That cat did the following:

  1. Pulled down the HTML web page at http://bushong.net/dave/tmp/demo.html (bushong.net,dave,tmp,demo.html)
  2. Followed the link with the text "Google REST Search", which goes to a google REST API search result in JSON format (links/Google REST Search)
  3. Traversed the JSON structure that it got from following that link to the first result, and followed the url it found there (tree/responseData/results/0/unescapedUrl)
  4. Clicked the first link with the text "RSS" to an RSS file (links/RSS)
  5. Traversed the XML using xpath and gave you the text node's contents, thus retrieving the RSS "title" attribute of the first item (tree/rss/channel/item[1]/title/text())

Specification

Assuming mount on /mnt, paths look like: /mnt/<encoded url>/<info> where <encoded url> is a url with commas replaced with %2C then /s replaced with commas.

So, e.g. /mnt/en.wikipedia.org,w,api.php?action=parse&page=Kittens

(shell escaping is left as an exercise to the reader) (you can leave off the http:,, if it's not HTTPS)

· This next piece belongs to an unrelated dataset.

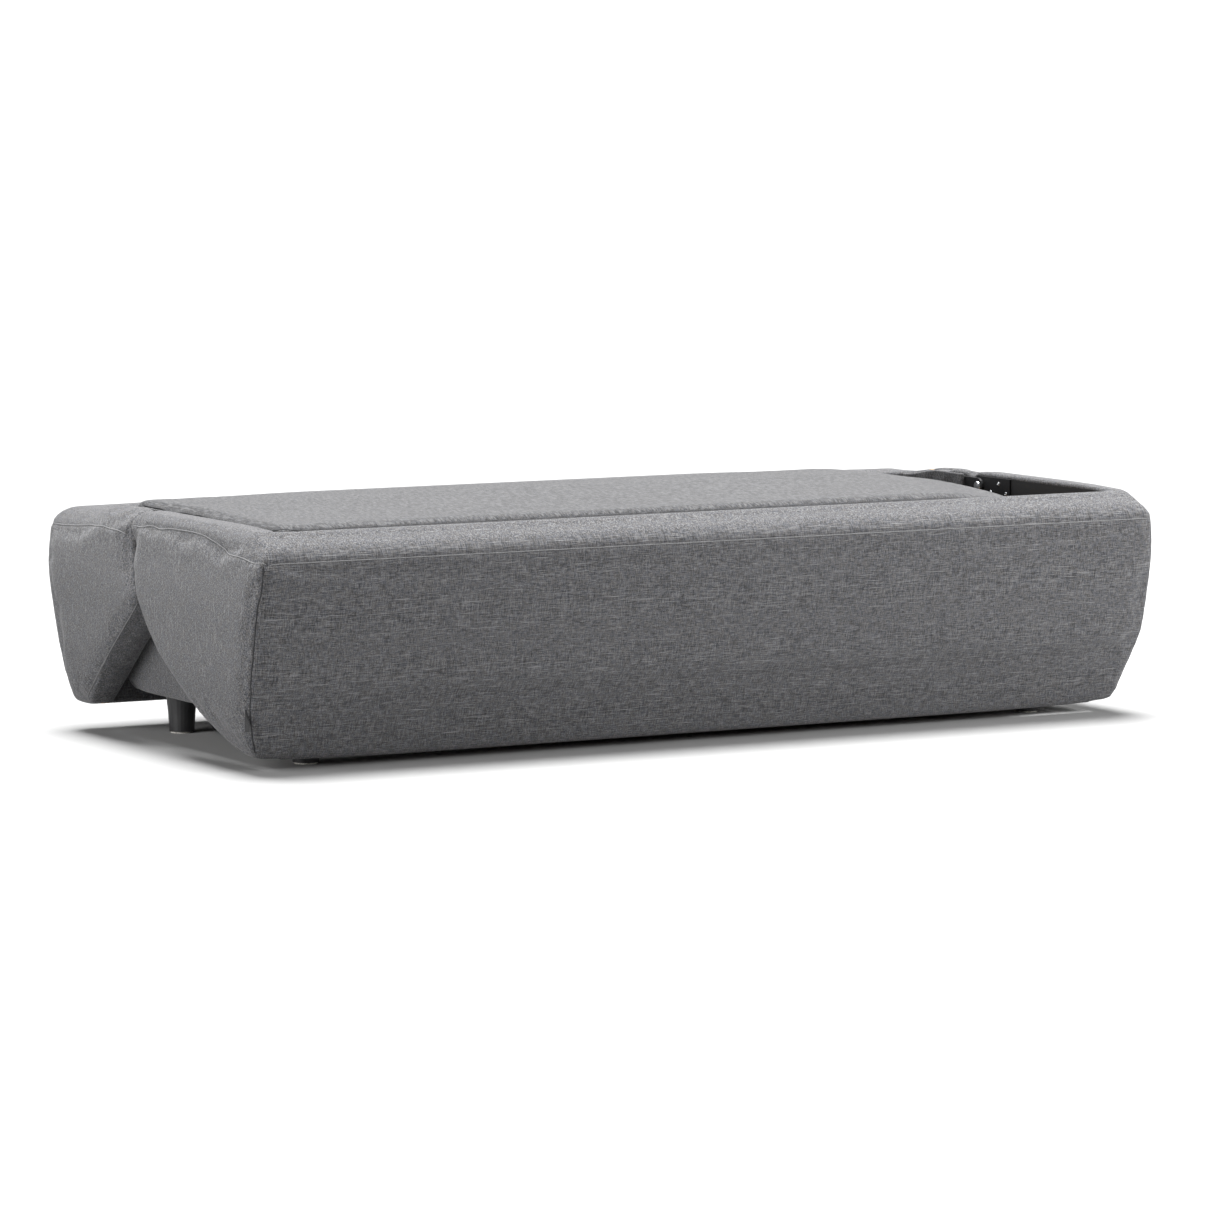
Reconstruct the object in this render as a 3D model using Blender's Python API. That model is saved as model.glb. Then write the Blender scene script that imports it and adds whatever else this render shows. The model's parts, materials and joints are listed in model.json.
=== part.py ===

<info> consists of the following shared files:

  • content: result of the request
  • url: decoded url of the request for convenience
  • headers: response headers

additionally, types text/plain and text/html have:

  • links/: a directory of symlinks named (uniquely) after their related text

additionally, types text/html, text/xml, and application/json have:

  • tree/<tree-path>

<tree-path> varies depending on the encoding, but for JSON each path component corresponds to an object property (numbers for array indices), and for html & xml it corresponds to an XPath

Right now the only way to unmount is "fusermount -u /path/to/mntpt" which will also make the script exit; ^C or killing the pid won't unmount the fs!

TODO

  • Threading
  • Cache improvements